Busted: Deer Myths

Busted: Deer Myths

MOULTRIE DIGITAL GAME CAMERAOpening day of rifle season opens this Saturday in eastern North Carolina. While primitive weapon seasons have been open nearly a month, the majority of hunters will be hitting the woods in the next month or two with a rifle in hand. Every year hunters talk about the habits of particular deer and the best ways to tag the local monarch. Commonly mixed into the conversations are tales of the “one that got away.” On the other end of the spectrum there is the one who definitely didn’t get away, and the whole town knows about his massive antlers and the hunter who shot him. This is also a prime time to hear about many myths and suspected abilities that whitetails use to elude hunters. Some of which are true, others are not. Here are a few busted myths.

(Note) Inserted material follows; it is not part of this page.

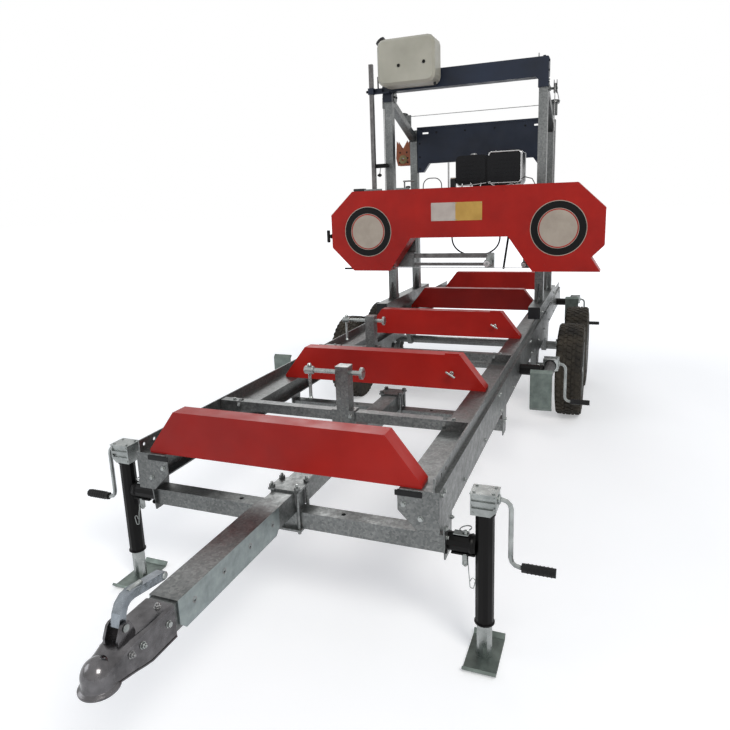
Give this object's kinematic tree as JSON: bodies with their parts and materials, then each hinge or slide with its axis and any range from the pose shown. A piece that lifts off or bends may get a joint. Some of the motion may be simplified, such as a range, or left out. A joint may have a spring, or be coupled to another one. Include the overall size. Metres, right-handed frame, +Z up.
{
  "type": "portable sawmill",
  "caption": "Portable band sawmill on a tandem trailer: channel bed with red bunks, rolling carriage, lifting saw head and fold-down crank jacks.",
  "frame": {"origin": "middle of the machine's overall base, on the ground, with the saw head over the rear half of the bed", "axes": "+X to the right as seen from the coupler, +Y along the bed from the coupler to the tail, +Z up"},
  "size_m": [1.8202, 5.108, 2.4214],
  "materials": {
    "galvanised": "hot-dip galvanised, dull spangle",
    "red_paint": "satin red powder coat",
    "black_paint": "satin black paint",
    "navy_paint": "satin dark navy paint",
    "zinc_steel": "bright zinc plate",
    "cast_wheel": "machined casting",
    "blade_steel": "bright band steel",
    "tyre_rubber": "dusty rubber",
    "tank_plastic": "cream moulded plastic",
    "yellow_zinc": "yellow zinc plate",
    "engine_black": "satin black covers",
    "hose_rubber": "matt black hose"
  },
  "bodies": {
    "bed": {"rail_left": "galvanised", "rail_right": "galvanised", "bunk_1": "red_paint", "bunk_2": "red_paint", "bunk_3": "red_paint", "bunk_4": "red_paint", "bunk_5": "red_paint", "cross_tube_front": "galvanised", "cross_tube_middle": "galvanised", "drawbar_tube": "galvanised", "drawbar_sleeve": "galvanised", "coupler_body": "zinc_steel", "clamp_rail_front": "galvanised", "clamp_rail_rear": "galvanised", "axle_frame": "galvanised"},
    "coupler_lever": {"coupler_lever": "zinc_steel"},
    "wheel_front_left": {"wheel_front_left": "tyre_rubber"},
    "wheel_front_right": {"wheel_front_right": "tyre_rubber"},
    "wheel_rear_left": {"wheel_rear_left": "tyre_rubber"},
    "wheel_rear_right": {"wheel_rear_right": "tyre_rubber"},
    "clamp_post_front": {"clamp_post_front": "galvanised"},
    "clamp_screw_front": {"clamp_screw_front": "zinc_steel"},
    "clamp_post_rear": {"clamp_post_rear": "galvanised"},
    "clamp_screw_rear": {"clamp_screw_rear": "zinc_steel"},
    "log_stop_front": {"log_stop_front": "red_paint"},
    "log_stop_rear": {"log_stop_rear": "red_paint"},
    "jack_body_front_left": {"jack_body_front_left": "black_paint"},
    "jack_leg_front_left": {"jack_leg_front_left": "zinc_steel"},
    "jack_crank_front_left": {"jack_crank_front_left": "zinc_steel"},
    "jack_body_front_right": {"jack_body_front_right": "black_paint"},
    "jack_leg_front_right": {"jack_leg_front_right": "zinc_steel"},
    "jack_crank_front_right": {"jack_crank_front_right": "zinc_steel"},
    "jack_body_middle_left": {"jack_body_middle_left": "black_paint"},
    "jack_leg_middle_left": {"jack_leg_middle_left": "zinc_steel"},
    "jack_crank_middle_left": {"jack_crank_middle_left": "zinc_steel"},
    "jack_body_middle_right": {"jack_body_middle_right": "black_paint"},
    "jack_leg_middle_right": {"jack_leg_middle_right": "zinc_steel"},
    "jack_crank_middle_right": {"jack_crank_middle_right": "zinc_steel"},
    "jack_body_rear_left": {"jack_body_rear_left": "black_paint"},
    "jack_leg_rear_left": {"jack_leg_rear_left": "zinc_steel"},
    "jack_crank_rear_left": {"jack_crank_rear_left": "zinc_steel"},
    "jack_body_rear_right": {"jack_body_rear_right": "black_paint"},
    "jack_leg_rear_right": {"jack_leg_rear_right": "zinc_steel"},
    "jack_crank_rear_right": {"jack_crank_rear_right": "zinc_steel"},
    "carriage": {"side_frame_left": "galvanised", "side_frame_right": "galvanised", "top_beam": "navy_paint", "rear_panel": "navy_paint", "water_tank": "tank_plastic", "lift_rope": "zinc_steel"},
    "saw_head": {"head_frame": "galvanised", "wheel_cover": "red_paint", "blade": "blade_steel", "engine": "engine_black", "water_hose": "hose_rubber"},
    "winch_drum": {"winch_drum": "yellow_zinc"},
    "band_wheel_left": {"band_wheel_left": "cast_wheel"},
    "band_wheel_right": {"band_wheel_right": "cast_wheel"},
    "guide_arm": {"guide_arm": "zinc_steel"},
    "tension_handle": {"tension_handle": "black_paint"}
  },
  "joints": [
    {"name": "coupler_lever_lift", "type": "hinge", "parent": "bed", "child": "coupler_lever", "pos_m": [0.00015, -2.436, 0.5], "axis": [1, 0, 0], "range_deg": [0, 60]},
    {"name": "wheel_front_left_spin", "type": "hinge", "parent": "bed", "child": "wheel_front_left", "pos_m": [-0.73985, 0.728, 0.291], "axis": [1, 0, 0], "continuous": true},
    {"name": "wheel_front_right_spin", "type": "hinge", "parent": "bed", "child": "wheel_front_right", "pos_m": [0.74015, 0.728, 0.291], "axis": [1, 0, 0], "continuous": true},
    {"name": "wheel_rear_left_spin", "type": "hinge", "parent": "bed", "child": "wheel_rear_left", "pos_m": [-0.73985, 1.378, 0.291], "axis": [1, 0, 0], "continuous": true},
    {"name": "wheel_rear_right_spin", "type": "hinge", "parent": "bed", "child": "wheel_rear_right", "pos_m": [0.74015, 1.378, 0.291], "axis": [1, 0, 0], "continuous": true},
    {"name": "clamp_post_front_slide", "type": "slide", "parent": "bed", "child": "clamp_post_front", "axis": [1, 0, 0], "range_m": [-0.31, 0.27]},
    {"name": "clamp_screw_front_feed", "type": "slide", "parent": "clamp_post_front", "child": "clamp_screw_front", "axis": [1, 0, 0], "range_m": [-0.038, 0.098]},
    {"name": "clamp_post_rear_slide", "type": "slide", "parent": "bed", "child": "clamp_post_rear", "axis": [1, 0, 0], "range_m": [-0.045, 0.54]},
    {"name": "clamp_screw_rear_feed", "type": "slide", "parent": "clamp_post_rear", "child": "clamp_screw_rear", "axis": [1, 0, 0], "range_m": [-0.038, 0.098]},
    {"name": "log_stop_front_raise", "type": "slide", "parent": "bed", "child": "log_stop_front", "axis": [0, 0, 1], "range_m": [0, 0.105]},
    {"name": "log_stop_rear_raise", "type": "slide", "parent": "bed", "child": "log_stop_rear", "axis": [0, 0, 1], "range_m": [0, 0.105]},
    {"name": "jack_swivel_front_left", "type": "hinge", "parent": "bed", "child": "jack_body_front_left", "pos_m": [-0.67385, -1.656, 0.3685], "axis": [1, 0, 0], "range_deg": [-90, 0]},
    {"name": "jack_leg_front_left_wind", "type": "slide", "parent": "jack_body_front_left", "child": "jack_leg_front_left", "axis": [0, 0, 1], "range_m": [-0.15, 0.1]},
    {"name": "jack_crank_front_left_turn", "type": "hinge", "parent": "jack_body_front_left", "child": "jack_crank_front_left", "pos_m": [-0.67385, -1.656, 0.5235], "axis": [1, 0, 0], "continuous": true},
    {"name": "jack_swivel_front_right", "type": "hinge", "parent": "bed", "child": "jack_body_front_right", "pos_m": [0.64215, -1.656, 0.3685], "axis": [1, 0, 0], "range_deg": [-90, 0]},
    {"name": "jack_leg_front_right_wind", "type": "slide", "parent": "jack_body_front_right", "child": "jack_leg_front_right", "axis": [0, 0, 1], "range_m": [-0.15, 0.1]},
    {"name": "jack_crank_front_right_turn", "type": "hinge", "parent": "jack_body_front_right", "child": "jack_crank_front_right", "pos_m": [0.64215, -1.656, 0.5235], "axis": [1, 0, 0], "continuous": true},
    {"name": "jack_swivel_middle_left", "type": "hinge", "parent": "bed", "child": "jack_body_middle_left", "pos_m": [-0.67385, -0.091, 0.49], "axis": [1, 0, 0], "range_deg": [0, 90]},
    {"name": "jack_leg_middle_left_wind", "type": "slide", "parent": "jack_body_middle_left", "child": "jack_leg_middle_left", "axis": [0, 1, 0], "range_m": [-0.15, 0.1]},
    {"name": "jack_crank_middle_left_turn", "type": "hinge", "parent": "jack_body_middle_left", "child": "jack_crank_middle_left", "pos_m": [-0.67385, 0.064, 0.49], "axis": [1, 0, 0], "continuous": true},
    {"name": "jack_swivel_middle_right", "type": "hinge", "parent": "bed", "child": "jack_body_middle_right", "pos_m": [0.67415, -0.091, 0.49], "axis": [1, 0, 0], "range_deg": [0, 90]},
    {"name": "jack_leg_middle_right_wind", "type": "slide", "parent": "jack_body_middle_right", "child": "jack_leg_middle_right", "axis": [0, 1, 0], "range_m": [-0.15, 0.1]},
    {"name": "jack_crank_middle_right_turn", "type": "hinge", "parent": "jack_body_middle_right", "child": "jack_crank_middle_right", "pos_m": [0.67415, 0.064, 0.49], "axis": [1, 0, 0], "continuous": true},
    {"name": "jack_swivel_rear_left", "type": "hinge", "parent": "bed", "child": "jack_body_rear_left", "pos_m": [-0.67385, 2.179, 0.49], "axis": [1, 0, 0], "range_deg": [0, 90]},
    {"name": "jack_leg_rear_left_wind", "type": "slide", "parent": "jack_body_rear_left", "child": "jack_leg_rear_left", "axis": [0, 1, 0], "range_m": [-0.15, 0.1]},
    {"name": "jack_crank_rear_left_turn", "type": "hinge", "parent": "jack_body_rear_left", "child": "jack_crank_rear_left", "pos_m": [-0.67385, 2.334, 0.49], "axis": [1, 0, 0], "continuous": true},
    {"name": "jack_swivel_rear_right", "type": "hinge", "parent": "bed", "child": "jack_body_rear_right", "pos_m": [0.67415, 2.179, 0.49], "axis": [1, 0, 0], "range_deg": [0, 90]},
    {"name": "jack_leg_rear_right_wind", "type": "slide", "parent": "jack_body_rear_right", "child": "jack_leg_rear_right", "axis": [0, 1, 0], "range_m": [-0.15, 0.1]},
    {"name": "jack_crank_rear_right_turn", "type": "hinge", "parent": "jack_body_rear_right", "child": "jack_crank_rear_right", "pos_m": [0.67415, 2.334, 0.49], "axis": [1, 0, 0], "continuous": true},
    {"name": "carriage_travel", "type": "slide", "parent": "bed", "child": "carriage", "axis": [0, 1, 0], "range_m": [-2.4, 0.78]},
    {"name": "head_lift", "type": "slide", "parent": "carriage", "child": "saw_head", "axis": [0, 0, 1], "range_m": [-0.19, 0.55], "deforming": ["lift_rope"]},
    {"name": "winch_turn", "type": "hinge", "parent": "carriage", "child": "winch_drum", "pos_m": [-0.59585, 1.534, 1.7], "axis": [0, 1, 0], "range_deg": [-430, 1240]},
    {"name": "band_wheel_left_spin", "type": "hinge", "parent": "saw_head", "child": "band_wheel_left", "pos_m": [-0.57585, 0.69, 1.183], "axis": [0, 1, 0], "continuous": true},
    {"name": "band_wheel_right_spin", "type": "hinge", "parent": "saw_head", "child": "band_wheel_right", "pos_m": [0.64615, 0.69, 1.183], "axis": [0, 1, 0], "continuous": true},
    {"name": "guide_arm_slide", "type": "slide", "parent": "saw_head", "child": "guide_arm", "axis": [1, 0, 0], "range_m": [-0.4, 0.1]},
    {"name": "tension_handle_turn", "type": "hinge", "parent": "saw_head", "child": "tension_handle", "pos_m": [-0.87985, 0.706, 1.15], "axis": [1, 0, 0], "continuous": true}
  ],
  "couplings": [
    {"joint": "band_wheel_left_spin", "follows": "band_wheel_right_spin", "ratio": 1},
    {"joint": "winch_turn", "follows": "head_lift", "rad_per_m": 38.462}
  ]
}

You can look at a deer’s antlers and tell how old he is. This actually couldn’t be further from the truth. Yes, older bucks generally have larger antlers but this alone is not capable of proving that. An older buck’s face is usually whiter and more grayish than an immature buck, but once again this is not an accurate indicator of a buck’s age. The best way to age a buck on the hoof is to check out his bodily characteristics, such as his stubby-like legs, deep chest, and swayed back. That being said, the only real way to accurately know a buck’s age is to remove his jawbone after harvest and have a professional biologist examine it or have a cementum annuli test conducted on the jawbone in a lab. These test examine the tooth and the jawbone growth and wear and can tell exactly how old a buck is.
How many times have you sprayed down with a forest scented cover spray? What about fox or raccoon urine to mask that rubber boot smell? As it turns out, the olfactory senses on a whitetail are much more complex than most hunters realize, consisting of roughly 300 million receptors. That’s 60 times greater than the number of a typical human’s olfactory receptors. In other words, a deer doesn’t just smell pine cover scent in the woods, he smells you, and anything that has been absorbed into your clothing such as smoke or where you spilled your coffee in your lap this morning. This is why you should take two steps to make it past a deer’s senses. First spray down with a product that actually kills your scent, not masks it, and then play the wind correctly. Always stay downwind of where you expect a deer to approach your setup. When all is said and done, this the most effective way to evade their senses.

Another common misconception, one that has arguably the most detrimental effects to management, is “once a spike, always a spike.” Once again this has been proven to be false more often than not. Occasionally, you may spot a buck that has inferior genetics and will grow a large set of spike or four point antlers, but this is not generally the case. In reality, the timing of the previous year’s rut, nutrition, and other environmental factors can play a part in a buck’s headgear. Usually a spike is a yearling buck and if given the time, has a real chance at producing a respectable, even trophy set of antlers.

Hopefully these busted myths provided some insight that will produce eventful hunting, help you fill your freezer, and assist in your management goals. This year when sitting around the campfire after the hunt, instead of talking about old wives tales, talk about busted myths and what we now know about whitetail habits and management. It will benefit everyone listening.  As always, be safe and good luck!